463035818_is_not_an_ai
  • 109,796
  • 11
  • 89
  • 185
Sarraayush
  • 49
  • 5
  • 4
    At a guess both are intended to stop the number from overflowing – Alan Birtles Dec 15 '22 at 06:33
  • 1
    `a*b*c = d*c`, where `d=a*b`. This should allow you to simplify the equation. – VLL Dec 15 '22 at 06:35
  • Ask yourself: If I multiply any integer with 3, will the result be dividable by 3? If I multiple that result by any other integer, will the results of that be dividable by 3? What does that mean in the case that I find any array members which are dividable by k? – Yunnosch Dec 15 '22 at 07:11
  • 1
    Did you click yourself on the link in your question? Does what happens match your expectation? I doubt it. – Yunnosch Dec 15 '22 at 07:22
  • 2
    Where are you learning C++ from ? The first three lines of your code are ALL bad practices and should not be used. Competitive coding sites like leetcode, codechef should not be used for learning c++ (just to train your problem solving skills). Learn C++ from [books](https://stackoverflow.com/questions/388242/the-definitive-c-book-guide-and-list) or have a go at https://www.learncpp.com/ – Pepijn Kramer Dec 15 '22 at 08:03
  • For that codechef challenge thinking of `(ab)%k which is ((a%k)(b%k))%k` is overthinking it. The only thing you need to know is whether any member is dividable. Any subset which contains at least one dividable member has a dividable product. E.g. you cannot multiply 6 with any positive integer and get a result which is NOT dividable by 3. This does not strictly answer the question as asked. But you should see that you should not ask that question.
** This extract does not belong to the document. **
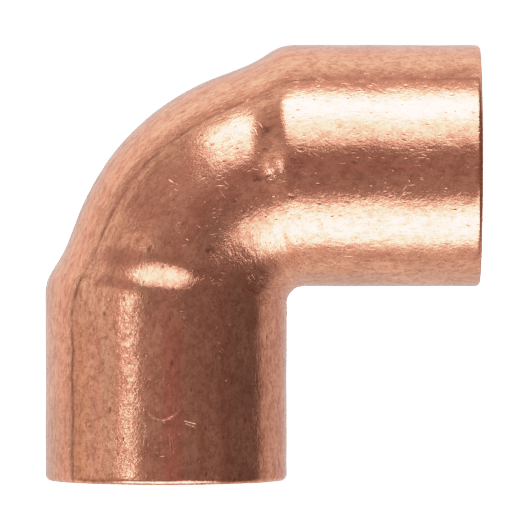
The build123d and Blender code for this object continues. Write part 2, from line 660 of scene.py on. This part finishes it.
def make_world():
    """The studio that the copper mirrors; to the camera it is plain white."""
    world = bpy.data.worlds.new("studio")
    nodes = Tree(world)
    direction = nodes.add("ShaderNodeTexCoord").outputs["Generated"]
    right, back, up = nodes.add("ShaderNodeSeparateXYZ", {"Vector": direction}).outputs
    left = nodes.math("MULTIPLY", right, -1.0)
    steepness = nodes.math("MAXIMUM", nodes.math("ABSOLUTE", up), 0.001)
    sideways = nodes.math("DIVIDE", right, steepness)
    elevation = nodes.math("ARCTAN2", up, nodes.math("MULTIPLY", back, -1.0))
    elevation = nodes.math("MULTIPLY", elevation, 180 / pi)
    depression = nodes.math("MULTIPLY", elevation, -1.0)

    front = room_in_front(nodes, left, right, back, up, steepness)
    behind = room_behind(nodes, right, back, up)
    is_behind = nodes.ramp(back, 0.14, 0.30)
    room = nodes.math("MULTIPLY_ADD", is_behind, nodes.math("SUBTRACT", behind, front), front)
    top = panel(
        nodes,
        elevation,
        sideways,
        side_edge=0.62,
        taper=0.0,
        near_edge=23.0,
        far_edge=75.0,
        slant=9.0,
        levels=(1.5, 2.2),
        core=(58.0, 12.0, 0.7, 5.2),
    )
    low = panel(
        nodes,
        depression,
        sideways,
        side_edge=1.15,
        taper=0.0055,
        near_edge=35.0,
        far_edge=80.0,
        slant=15.0,
        levels=(1.7, 2.4),
        core=(57.0, 18.0, 0.9, 1.3),
    )
    level = nodes.total(room, top, low)

    to_camera = nodes.add("ShaderNodeLightPath").outputs["Is Camera Ray"]
    strength = nodes.math("MULTIPLY_ADD", to_camera, nodes.math("SUBTRACT", WHITE, level), level)
    tint = nodes.mix(nodes.ramp(level, 0.3, 0.9), DIM_TINT, LIGHT_TINT)
    tint = nodes.mix(nodes.ramp(level, 1.0, 2.5), tint, LAMP_TINT)
    tint = nodes.mix(to_camera, tint, (1, 1, 1, 1))
    sky = nodes.add("ShaderNodeBackground", {"Color": tint, "Strength": strength})
    nodes.add("ShaderNodeOutputWorld", {"Surface": sky.outputs["Background"]})
    bpy.context.scene.world = world


def make_floor():
    """A plain white floor that the copper doesn't mirror, so that the low panel shows in it.

    A broad overhead light, which the copper doesn't mirror either, brings the floor past white.
    """
    mesh = bpy.data.meshes.new("floor")
    corners = [(x, y, 0) for x, y in ((-1, -1), (1, -1), (1, 1), (-1, 1))]
    mesh.from_pydata([Vector(corner) * FLOOR_SIZE for corner in corners], [], [(0, 1, 2, 3)])
    floor = bpy.data.objects.new("floor", mesh)
    bpy.context.scene.collection.objects.link(floor)
    floor.visible_glossy = False
    floor.visible_shadow = False
    material = bpy.data.materials.new("floor_white")
    nodes = Tree(material)
    white = (FLOOR_ALBEDO, FLOOR_ALBEDO, FLOOR_ALBEDO, 1)
    shader = nodes.add("ShaderNodeBsdfPrincipled", {"Base Color": white, "Roughness": 0.9})
    nodes.add("ShaderNodeOutputMaterial", {"Surface": shader.outputs["BSDF"]})
    mesh.materials.append(material)

    data = bpy.data.lights.new("floor_light", "SUN")
    data.angle = radians(120)
    data.energy = FLOOR_LEVEL * pi / FLOOR_ALBEDO
    light = bpy.data.objects.new("floor_light", data)
    light.visible_glossy = False
    bpy.context.scene.collection.objects.link(light)


def make_camera():
    """A long lens, square on to the elbow's plane and a hair above level."""
    distance = 0.55
    frame_height = 38.3 * MM
    elevation = radians(1.2)
    centre = (BODY_LOW + BODY_HIGH) / 2
    aim = Vector((centre.x + 0.1 * MM, 0, centre.z - 0.2 * MM))
    data = bpy.data.cameras.new("camera")
    data.sensor_fit = "VERTICAL"
    data.sensor_height = 24.0
    data.lens = data.sensor_height * distance / frame_height
    data.clip_start = 0.01
    camera = bpy.data.objects.new("camera", data)
    camera.location = aim + Vector((0, -cos(elevation), sin(elevation))) * distance
    camera.rotation_euler = (radians(90) - elevation, 0, 0)
    bpy.context.scene.collection.objects.link(camera)
    bpy.context.scene.camera = camera


elbow = build_elbow()
elbow.data.materials.append(make_copper())
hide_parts("elbow_body")
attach(elbow, "root")

make_world()
make_floor()
make_camera()
set_film()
Compare https://meta.stackexchange.com/questions/66377/what-is-the-xy-problem – Yunnosch Dec 15 '22 at 10:55

1 Answers1

3

The concept is that for a1,a2,b1,b2 satisfying:

a1 == b1   (mod k)
a2 == b2   (mod k)

it holds that

a1*a2 == b1*b2    (mod k)

In other words, the remainder of multiplying two numbers is the same as the remainder of multiplying just the remainders of the original numbers.

This is very handy because the latter does not suffer from overflow if k<sqrt(largest_representable_number).

One can prove by induction the same for product of N numbers.

Quimby
  • 17,735
  • 4
  • 35
  • 55